We then headed to the office where my jaw dropped because of the number of Andy Warhol paintings. There was a painting of Marilyn Monroe, but it wasn’t just your usual four-frame-portrait; it was made of like 20 or more. On right side was a handwritten note which says “For Pierre and Yves.” There was more written there but I my memory is failing me. It might have said something like congratulations on your new home or something like that. There was another Warhol painting hanging inside a hall that seemed like a boardroom. This painting is the larger-than-life portrait of Yves.
Eventually we were brought to the studio where Yves (yehessss first name basis!), worked. There were samples in canvas, samples of dresses he made including the Mondrian and a very elaborate jacket made of intricate beadwork that was shaped into some sort of floral patterns. I can imagine the time, patience and hardwork put to finish that jacket. It was so eyecatching and elegant. The guide told us that they don’t usually bring the clothes out because they have a special storage in which temperature is maintained to avoid disintegration. There were also compilations of the sketches, all of which are stored in their archives.
I’m also assuming that Andy and Yves were really really really close because even Yves’ dog had a portrait done. If you can see the that yellow with dog portraits in the background, that’s what I’m talking about.
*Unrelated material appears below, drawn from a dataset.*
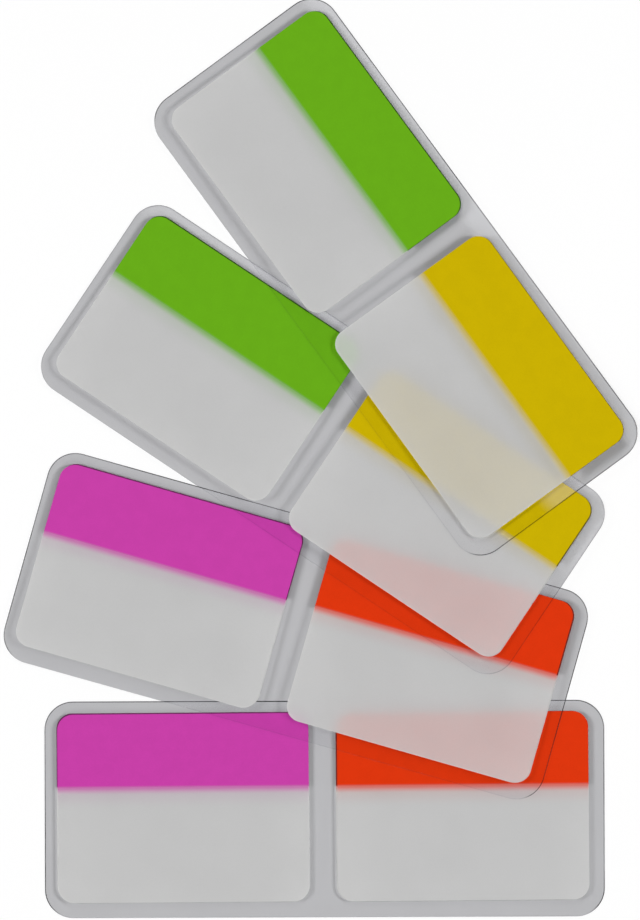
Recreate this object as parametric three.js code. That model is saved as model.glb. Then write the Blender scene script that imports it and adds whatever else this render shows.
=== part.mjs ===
import * as THREE from "three";

// Sticky index tabs on four clear carrier cards, which lie fanned out on a table.
// Lengths are in millimetres. Turns are in degrees, counter-clockwise seen from above.
// X runs along the bottom card, Y across it towards its coloured ends, and Z up from the table.
// The origin is the middle of the bottom card's underside.

// A tab is a frosted film with a field of colour printed over its writing end.
const tabLength = 50.8;
const tabWidth = 38.1;
const tabCorner = 3.2;
const tabFilm = 0.11;
const printWidth = 14.7;
const printThickness = 0.02;
const printBond = 0.005;

// A pad is a few tabs, each stuck to the one below by its adhesive.
const tabsInPad = 3;
const adhesive = 0.02;

// A card holds two pads side by side, with a clear margin around them.
const padGap = 5.8;
const leftMargin = 2.6;
const rightMargin = 3.2;
const headMargin = 2.35;
const footMargin = 3.35;
const cardFilm = 0.25;
const cardCorner = 5.8;

// A card lies this far clear of the pads and the table that carry it.
const restClearance = 0.03;

// Each corner is rounded in twice this many steps.
const cornerSteps = 5;

// Sizes that follow from those above.
const cardLength = leftMargin + 2 * tabLength + padGap + rightMargin;
const cardWidth = headMargin + tabWidth + footMargin;
const tabPitch = tabFilm + printBond + printThickness + adhesive;
const padHeight = tabsInPad * tabPitch;
const padHead = cardWidth / 2 - headMargin;
const padCentre = {
  left: -cardLength / 2 + leftMargin + tabLength / 2,
  right: cardLength / 2 - rightMargin - tabLength / 2,
};

// The fan, from the bottom card up. Slide and lap place a card on the one below: it is moved
// along that card by slide, and its foot laps over that card's head by lap before it is turned.
// The pads sit a little askew, as stuck down by hand: along and across move a pad, turn turns it,
// and slip is how far each sheet below the top one has crept from the sheet above it.
const fan = [
  {
    slide: 0, lap: 0, turn: 0,
    left: { colour: "violet", along: 0.05, across: -0.2, turn: 0.25, slip: [-0.08, 0.12] },
    right: { colour: "orange", along: 0, across: 0, turn: 0.3, slip: [-0.14, 0.02] },
  },
  {
    slide: -5.7, lap: 6.8, turn: -15.85,
    left: { colour: "violet", along: -0.2, across: -0.2, turn: -0.3, slip: [0.1, 0.12] },
    right: { colour: "orange", along: 0, across: 0, turn: -0.3, slip: [0.14, 0.03] },
  },
  {
    slide: -4.9, lap: 6, turn: -18.1,
    left: { colour: "green", along: 0.1, across: 0.1, turn: 0.15, slip: [0.02, 0.13] },
    right: { colour: "yellow", along: 0, across: 0.1, turn: 0, slip: [0.12, 0.03] },
  },
  {
    slide: -6, lap: 8.3, turn: -20,
    left: { colour: "green", along: 0.3, across: 0.2, turn: 0, slip: [0.05, 0.12] },
    right: { colour: "yellow", along: -0.1, across: -0.1, turn: -0.3, slip: [0.04, 0.06] },
  },
];

const materials = {
  clear: film(0xe6e6ea, 0.2, 0.35),
  frosted: film(0xd9d9d8, 0.6, 0.85),
  violet: print(0xc840a8),
  orange: print(0xde360c),
  green: print(0x68ac18),
  yellow: print(0xcab000),
};

function film(color, roughness, opacity) {
  return new THREE.MeshStandardMaterial({
    color, roughness, opacity, metalness: 0, transparent: true,
  });
}

function print(color) {
  return new THREE.MeshStandardMaterial({ color, roughness: 0.55, metalness: 0 });
}

// A rectangle between two corners, with its head corners rounded and its foot corners too.
function roundedOutline(left, foot, right, head, headRadius, footRadius) {
  const quarter = Math.PI / 2;
  const corners = [
    [right - footRadius, foot + footRadius, footRadius, -quarter],
    [right - headRadius, head - headRadius, headRadius, 0],
    [left + headRadius, head - headRadius, headRadius, quarter],
    [left + footRadius, foot + footRadius, footRadius, 2 * quarter],
  ];
  const outline = new THREE.Shape();
  outline.moveTo(left + footRadius, foot);
  for (const [x, y, radius, start] of corners) {
    if (radius > 0) {
      outline.absarc(x, y, radius, start, start + quarter);
    } else {
      outline.lineTo(x, y);
    }
  }
  return outline;
}

function plate(outline, thickness) {
  return new THREE.ExtrudeGeometry(outline, {
    depth: thickness,
    bevelEnabled: false,
    curveSegments: cornerSteps,
  });
}

const x = tabLength / 2;
const y = tabWidth / 2;
const cardOutline = roundedOutline(
  -cardLength / 2, -cardWidth / 2, cardLength / 2, cardWidth / 2, cardCorner, cardCorner,
);
const tabOutline = roundedOutline(-x, -y, x, y, tabCorner, tabCorner);
const printOutline = roundedOutline(-x, y - printWidth, x, y, tabCorner, 0);

const cardPlate = plate(cardOutline, cardFilm);
const tabPlate = plate(tabOutline, tabFilm);
const printPlate = plate(printOutline, printThickness);

function named(name, geometry, material) {
  const mesh = new THREE.Mesh(geometry, material);
  mesh.name = name;
  return mesh;
}

// One tab, with its underside at z = 0.
function makeTab(name, colour) {
  const tab = new THREE.Group();
  const field = named(`${name}_print`, printPlate, materials[colour]);
  field.position.z = tabFilm + printBond;
  tab.add(named(name, tabPlate, materials.frosted), field);
  return tab;
}

// A pad of tabs, numbered from the lowest. The top one lies where the pad is placed.
function makePad(name, { colour, slip }) {
  const pad = new THREE.Group();
  for (let level = 0; level < tabsInPad; level += 1) {
    const tab = makeTab(`${name}_tab_${level + 1}`, colour);
    const below = tabsInPad - 1 - level;
    tab.position.set(slip[0] * below, slip[1] * below, adhesive + level * tabPitch);
    pad.add(tab);
  }
  return pad;
}

// A carrier card with its two pads, with its underside at z = 0.
function makeCard(number, place) {
  const card = new THREE.Group();
  card.add(named(`carrier_card_${number}`, cardPlate, materials.clear));
  for (const side of ["left", "right"]) {
    const spot = place[side];
    const pad = makePad(`card_${number}_${side}`, spot);
    pad.position.x = padCentre[side] + spot.along;
    pad.position.y = padHead - tabWidth / 2 + spot.across;
    pad.position.z = cardFilm;
    pad.rotation.z = THREE.MathUtils.degToRad(spot.turn);
    card.add(pad);
  }
  return card;
}

// The slope of a card that leans on the line from one point to another and has come down
// behind that line until the first point of its rim meets the table.
function restingSlope(from, to, rim) {
  const span = new THREE.Vector2(to.x - from.x, to.y - from.y);
  const along = span.clone().normalize();
  const behind = new THREE.Vector2(-along.y, along.x);
  const rise = (to.z - from.z) / span.length();
  let fall = Infinity;
  for (const point of rim) {
    const offset = point.clone().sub(from);
    const distance = offset.dot(behind);
    if (distance > 0) {
      const height = from.z + rise * offset.dot(along) - restClearance;
      fall = Math.min(fall, height / distance);
    }
  }
  return along.multiplyScalar(rise).addScaledVector(behind, -fall);
}

// Lays a card on the head edges of the pads of the card below.
function restOn(card, centre, heading, lower) {
  const top = cardFilm + padHeight + restClearance;
  const from = lower.localToWorld(new THREE.Vector3(-cardLength / 2, padHead, top));
  const to = lower.localToWorld(new THREE.Vector3(cardLength / 2, padHead, top));
  const middle = new THREE.Vector2();
  const rim = cardOutline.getPoints(cornerSteps).map(
    (point) => point.rotateAround(middle, heading).add(centre),
  );
  const slope = restingSlope(from, to, rim);
  const height = from.z + slope.dot(centre.clone().sub(from));
  const lengthwise = new THREE.Vector3(Math.cos(heading), Math.sin(heading), 0);
  const up = new THREE.Vector3(-slope.x, -slope.y, 1).normalize();
  const crosswise = up.clone().cross(lengthwise).normalize();
  lengthwise.crossVectors(crosswise, up);
  card.position.set(centre.x, centre.y, height);
  card.setRotationFromMatrix(new THREE.Matrix4().makeBasis(lengthwise, crosswise, up));
}

const fannedTabs = new THREE.Group();
const centre = new THREE.Vector2();
let heading = 0;
let lower = null;
fan.forEach((place, index) => {
  const card = makeCard(index + 1, place);
  if (lower) {
    const step = new THREE.Vector2(place.slide, cardWidth - place.lap);
    centre.add(step.rotateAround(new THREE.Vector2(), heading));
    heading += THREE.MathUtils.degToRad(place.turn);
    restOn(card, centre, heading, lower);
  }
  card.updateMatrixWorld();
  fannedTabs.add(card);
  lower = card;
});

export default fannedTabs;
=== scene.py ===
"""Dresses the fanned index tabs: clear carrier cards, frosted tabs and their printed writing ends."""
import logging
import math
from dataclasses import dataclass, field
from enum import Enum

import bmesh
import bpy
from mathutils import Matrix, Vector


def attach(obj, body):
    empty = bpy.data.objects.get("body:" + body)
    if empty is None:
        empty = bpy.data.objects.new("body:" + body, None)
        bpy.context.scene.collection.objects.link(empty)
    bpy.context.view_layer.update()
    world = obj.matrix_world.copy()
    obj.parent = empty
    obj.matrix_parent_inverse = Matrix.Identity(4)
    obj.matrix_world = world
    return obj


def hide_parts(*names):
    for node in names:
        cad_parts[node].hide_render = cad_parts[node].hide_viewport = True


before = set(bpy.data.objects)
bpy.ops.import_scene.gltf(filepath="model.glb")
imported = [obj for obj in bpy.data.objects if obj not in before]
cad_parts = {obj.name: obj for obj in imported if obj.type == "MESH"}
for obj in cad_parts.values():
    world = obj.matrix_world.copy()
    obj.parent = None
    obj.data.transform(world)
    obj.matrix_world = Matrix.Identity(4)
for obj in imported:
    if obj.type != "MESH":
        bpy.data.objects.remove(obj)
log = logging.getLogger("index_tabs")

MM = 0.001
SHEET = "sheet_mm"
# A face whose normal leans out of the sheet's plane by less than this is part of its rim.
UPRIGHT = 0.1
# How far the print's foot lies from the foot edge of its tab, in millimetres.
PRINT_FOOT = 23.4
# Film is clear enough to be drawn almost without refraction, so that nothing behind it shifts.
FILM_IOR = 1.02


def linear(hex_colour: str) -> tuple[float, float, float, float]:
    """Turns an sRGB hex colour into linear values.

    Args:
        hex_colour: Six hex digits, such as "c840a8".

    Returns:
        Red, green, blue and an alpha of 1.
    """
    values = []
    for start in (0, 2, 4):
        value = int(hex_colour[start:start + 2], 16) / 255
        values.append(value / 12.92 if value <= 0.04045 else ((value + 0.055) / 1.055) ** 2.4)
    return (*values, 1.0)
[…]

In any case, I thought it was an enriching to visit the office and the studio where most of the creative juices flowed and materialize into an actual clothing. It was like stepping into his own world and even just for a few minutes I was able to experience it. I had to get something that will remind me of this experience. So I got a booklet and this post card with a quote from Yves:
So I would say, that visiting this place is worth it and it reminded me of the value of waiting and accepting what you have right now.